Short task
Say how many lines of the listing below contain "bending", giving the number and nothing else.

Material for this exercise
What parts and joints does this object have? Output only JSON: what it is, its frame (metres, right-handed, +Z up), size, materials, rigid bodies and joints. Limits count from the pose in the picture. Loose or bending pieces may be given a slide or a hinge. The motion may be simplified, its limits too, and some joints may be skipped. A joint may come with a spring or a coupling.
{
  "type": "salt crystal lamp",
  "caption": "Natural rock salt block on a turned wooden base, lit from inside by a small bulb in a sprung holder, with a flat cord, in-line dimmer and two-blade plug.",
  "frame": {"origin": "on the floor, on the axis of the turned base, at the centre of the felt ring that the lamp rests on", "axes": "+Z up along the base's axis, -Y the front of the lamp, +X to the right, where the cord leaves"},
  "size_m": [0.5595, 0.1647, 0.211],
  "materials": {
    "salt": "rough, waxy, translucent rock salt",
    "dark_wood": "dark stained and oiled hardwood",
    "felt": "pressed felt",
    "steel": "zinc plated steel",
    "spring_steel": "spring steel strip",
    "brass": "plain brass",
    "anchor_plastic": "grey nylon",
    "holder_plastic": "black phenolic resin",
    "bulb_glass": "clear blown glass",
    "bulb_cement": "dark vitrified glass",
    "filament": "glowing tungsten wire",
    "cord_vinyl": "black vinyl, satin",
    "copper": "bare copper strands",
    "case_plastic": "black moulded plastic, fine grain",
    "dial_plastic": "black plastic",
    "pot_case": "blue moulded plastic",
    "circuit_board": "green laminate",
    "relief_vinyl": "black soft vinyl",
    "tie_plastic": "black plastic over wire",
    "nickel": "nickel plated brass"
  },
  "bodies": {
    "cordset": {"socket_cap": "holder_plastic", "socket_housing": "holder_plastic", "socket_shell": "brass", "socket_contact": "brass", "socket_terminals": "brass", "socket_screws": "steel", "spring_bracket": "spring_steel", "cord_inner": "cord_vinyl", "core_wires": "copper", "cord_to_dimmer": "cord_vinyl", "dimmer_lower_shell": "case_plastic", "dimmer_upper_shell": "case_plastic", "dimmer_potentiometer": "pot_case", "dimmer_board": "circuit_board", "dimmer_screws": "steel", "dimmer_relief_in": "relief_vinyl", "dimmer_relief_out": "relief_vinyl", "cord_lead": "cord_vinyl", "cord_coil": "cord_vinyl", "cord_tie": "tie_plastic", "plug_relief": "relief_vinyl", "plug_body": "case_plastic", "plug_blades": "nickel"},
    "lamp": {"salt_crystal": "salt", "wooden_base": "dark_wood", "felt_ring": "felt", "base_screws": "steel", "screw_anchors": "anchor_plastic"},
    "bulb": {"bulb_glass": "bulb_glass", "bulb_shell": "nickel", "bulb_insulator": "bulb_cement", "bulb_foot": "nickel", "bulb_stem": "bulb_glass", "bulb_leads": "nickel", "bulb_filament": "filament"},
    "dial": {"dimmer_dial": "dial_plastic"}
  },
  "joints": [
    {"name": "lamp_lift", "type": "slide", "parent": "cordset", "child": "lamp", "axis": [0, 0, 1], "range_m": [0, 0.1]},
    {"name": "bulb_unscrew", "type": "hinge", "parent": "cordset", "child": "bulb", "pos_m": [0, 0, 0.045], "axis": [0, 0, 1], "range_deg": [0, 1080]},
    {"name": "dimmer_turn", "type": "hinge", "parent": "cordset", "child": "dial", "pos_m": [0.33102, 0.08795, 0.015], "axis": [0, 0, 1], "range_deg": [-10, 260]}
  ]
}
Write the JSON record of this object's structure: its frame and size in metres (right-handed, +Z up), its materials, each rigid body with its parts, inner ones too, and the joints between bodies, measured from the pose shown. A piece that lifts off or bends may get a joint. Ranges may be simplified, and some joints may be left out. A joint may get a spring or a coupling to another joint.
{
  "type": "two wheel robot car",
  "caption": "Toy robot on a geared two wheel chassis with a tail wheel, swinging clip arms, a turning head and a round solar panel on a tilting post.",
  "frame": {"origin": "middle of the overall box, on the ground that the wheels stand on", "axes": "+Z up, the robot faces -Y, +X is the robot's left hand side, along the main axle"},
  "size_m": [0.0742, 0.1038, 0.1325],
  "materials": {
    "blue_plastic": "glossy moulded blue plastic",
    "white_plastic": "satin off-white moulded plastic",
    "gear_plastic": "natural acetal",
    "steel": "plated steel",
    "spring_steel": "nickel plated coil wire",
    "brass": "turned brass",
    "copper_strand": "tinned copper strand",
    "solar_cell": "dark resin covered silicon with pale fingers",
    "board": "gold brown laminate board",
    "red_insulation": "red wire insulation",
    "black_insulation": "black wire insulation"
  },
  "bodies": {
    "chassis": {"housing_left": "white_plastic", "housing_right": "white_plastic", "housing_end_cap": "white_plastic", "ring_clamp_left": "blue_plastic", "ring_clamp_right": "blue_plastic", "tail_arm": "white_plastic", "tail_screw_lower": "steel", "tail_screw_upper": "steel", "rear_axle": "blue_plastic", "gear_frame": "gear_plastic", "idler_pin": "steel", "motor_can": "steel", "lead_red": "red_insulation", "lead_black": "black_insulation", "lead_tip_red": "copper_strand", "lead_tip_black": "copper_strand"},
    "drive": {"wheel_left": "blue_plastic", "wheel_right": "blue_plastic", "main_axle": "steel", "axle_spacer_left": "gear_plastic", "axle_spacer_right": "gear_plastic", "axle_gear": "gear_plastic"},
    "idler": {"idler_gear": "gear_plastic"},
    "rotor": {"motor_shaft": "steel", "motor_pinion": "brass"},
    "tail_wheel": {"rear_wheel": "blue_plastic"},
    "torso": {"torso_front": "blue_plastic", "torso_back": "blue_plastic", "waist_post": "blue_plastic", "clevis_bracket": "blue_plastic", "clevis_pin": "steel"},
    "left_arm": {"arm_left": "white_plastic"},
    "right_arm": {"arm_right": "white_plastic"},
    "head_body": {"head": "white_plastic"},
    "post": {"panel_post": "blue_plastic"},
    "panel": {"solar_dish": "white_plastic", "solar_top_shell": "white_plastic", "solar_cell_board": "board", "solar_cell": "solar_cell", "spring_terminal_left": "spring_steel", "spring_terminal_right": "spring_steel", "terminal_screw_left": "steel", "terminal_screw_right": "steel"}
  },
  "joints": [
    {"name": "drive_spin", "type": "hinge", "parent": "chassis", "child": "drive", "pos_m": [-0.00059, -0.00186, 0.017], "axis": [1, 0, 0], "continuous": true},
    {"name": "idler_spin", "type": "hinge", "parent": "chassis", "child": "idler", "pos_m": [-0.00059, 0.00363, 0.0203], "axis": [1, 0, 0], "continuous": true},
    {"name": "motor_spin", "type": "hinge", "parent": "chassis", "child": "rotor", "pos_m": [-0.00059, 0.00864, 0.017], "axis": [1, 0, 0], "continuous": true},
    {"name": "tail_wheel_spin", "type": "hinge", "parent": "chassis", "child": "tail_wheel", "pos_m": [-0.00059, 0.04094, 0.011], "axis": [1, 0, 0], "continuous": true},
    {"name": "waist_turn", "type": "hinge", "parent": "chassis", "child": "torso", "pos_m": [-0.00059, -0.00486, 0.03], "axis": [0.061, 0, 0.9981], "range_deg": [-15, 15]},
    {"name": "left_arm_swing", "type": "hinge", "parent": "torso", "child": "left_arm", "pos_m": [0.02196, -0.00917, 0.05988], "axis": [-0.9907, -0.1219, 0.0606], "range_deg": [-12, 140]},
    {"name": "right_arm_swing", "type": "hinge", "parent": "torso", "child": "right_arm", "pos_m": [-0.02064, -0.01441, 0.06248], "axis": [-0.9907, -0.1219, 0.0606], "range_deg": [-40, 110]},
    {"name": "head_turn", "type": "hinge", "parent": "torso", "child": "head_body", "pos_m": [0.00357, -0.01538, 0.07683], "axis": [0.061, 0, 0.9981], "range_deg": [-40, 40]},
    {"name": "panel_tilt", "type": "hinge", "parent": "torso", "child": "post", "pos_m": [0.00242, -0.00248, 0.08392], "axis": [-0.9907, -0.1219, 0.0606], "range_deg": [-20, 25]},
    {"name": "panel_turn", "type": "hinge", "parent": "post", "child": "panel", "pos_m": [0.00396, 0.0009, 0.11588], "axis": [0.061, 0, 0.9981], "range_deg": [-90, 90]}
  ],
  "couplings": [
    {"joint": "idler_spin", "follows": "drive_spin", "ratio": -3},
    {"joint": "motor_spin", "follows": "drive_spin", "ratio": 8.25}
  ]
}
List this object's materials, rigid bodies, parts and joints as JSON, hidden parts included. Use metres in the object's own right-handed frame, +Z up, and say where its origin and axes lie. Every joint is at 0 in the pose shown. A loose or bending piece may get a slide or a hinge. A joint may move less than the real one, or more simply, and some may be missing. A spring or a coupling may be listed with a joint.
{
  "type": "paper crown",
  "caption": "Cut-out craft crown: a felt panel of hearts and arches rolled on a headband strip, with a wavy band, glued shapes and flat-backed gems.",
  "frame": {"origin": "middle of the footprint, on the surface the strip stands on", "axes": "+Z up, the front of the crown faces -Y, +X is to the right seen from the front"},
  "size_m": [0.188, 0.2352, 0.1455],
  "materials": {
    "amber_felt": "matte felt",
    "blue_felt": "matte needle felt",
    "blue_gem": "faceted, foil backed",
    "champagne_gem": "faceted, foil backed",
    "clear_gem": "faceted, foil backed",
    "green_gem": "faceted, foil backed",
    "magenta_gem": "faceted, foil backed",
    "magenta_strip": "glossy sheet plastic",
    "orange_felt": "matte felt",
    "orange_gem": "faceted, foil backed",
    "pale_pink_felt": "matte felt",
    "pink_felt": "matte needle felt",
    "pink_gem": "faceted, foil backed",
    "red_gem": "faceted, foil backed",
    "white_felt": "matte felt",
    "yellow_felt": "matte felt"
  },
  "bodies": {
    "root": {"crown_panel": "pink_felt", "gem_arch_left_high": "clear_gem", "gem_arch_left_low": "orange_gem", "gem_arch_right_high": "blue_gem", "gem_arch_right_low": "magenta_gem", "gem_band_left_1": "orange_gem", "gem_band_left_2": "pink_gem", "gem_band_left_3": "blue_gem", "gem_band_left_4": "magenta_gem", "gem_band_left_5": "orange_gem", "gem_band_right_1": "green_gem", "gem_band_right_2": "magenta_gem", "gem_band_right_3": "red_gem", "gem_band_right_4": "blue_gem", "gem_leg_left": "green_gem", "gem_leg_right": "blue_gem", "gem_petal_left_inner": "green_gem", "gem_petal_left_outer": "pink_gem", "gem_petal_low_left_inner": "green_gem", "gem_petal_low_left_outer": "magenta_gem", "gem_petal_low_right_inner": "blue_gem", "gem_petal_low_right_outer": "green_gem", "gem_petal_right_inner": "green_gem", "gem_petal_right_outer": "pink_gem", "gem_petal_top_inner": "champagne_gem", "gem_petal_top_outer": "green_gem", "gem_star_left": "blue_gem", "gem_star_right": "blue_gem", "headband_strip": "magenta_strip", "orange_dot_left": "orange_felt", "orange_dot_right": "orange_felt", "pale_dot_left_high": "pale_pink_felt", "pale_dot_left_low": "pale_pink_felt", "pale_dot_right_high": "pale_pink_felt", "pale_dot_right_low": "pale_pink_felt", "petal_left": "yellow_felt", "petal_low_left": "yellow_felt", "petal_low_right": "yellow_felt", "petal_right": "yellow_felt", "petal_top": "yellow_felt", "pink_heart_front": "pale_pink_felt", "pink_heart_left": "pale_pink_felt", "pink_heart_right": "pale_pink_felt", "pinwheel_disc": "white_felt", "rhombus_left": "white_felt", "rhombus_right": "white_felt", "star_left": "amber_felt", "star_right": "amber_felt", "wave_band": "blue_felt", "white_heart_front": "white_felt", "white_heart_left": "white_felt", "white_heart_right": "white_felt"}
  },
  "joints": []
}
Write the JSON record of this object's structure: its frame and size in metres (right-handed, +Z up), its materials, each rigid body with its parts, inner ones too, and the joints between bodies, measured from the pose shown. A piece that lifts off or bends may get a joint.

Output for this task
2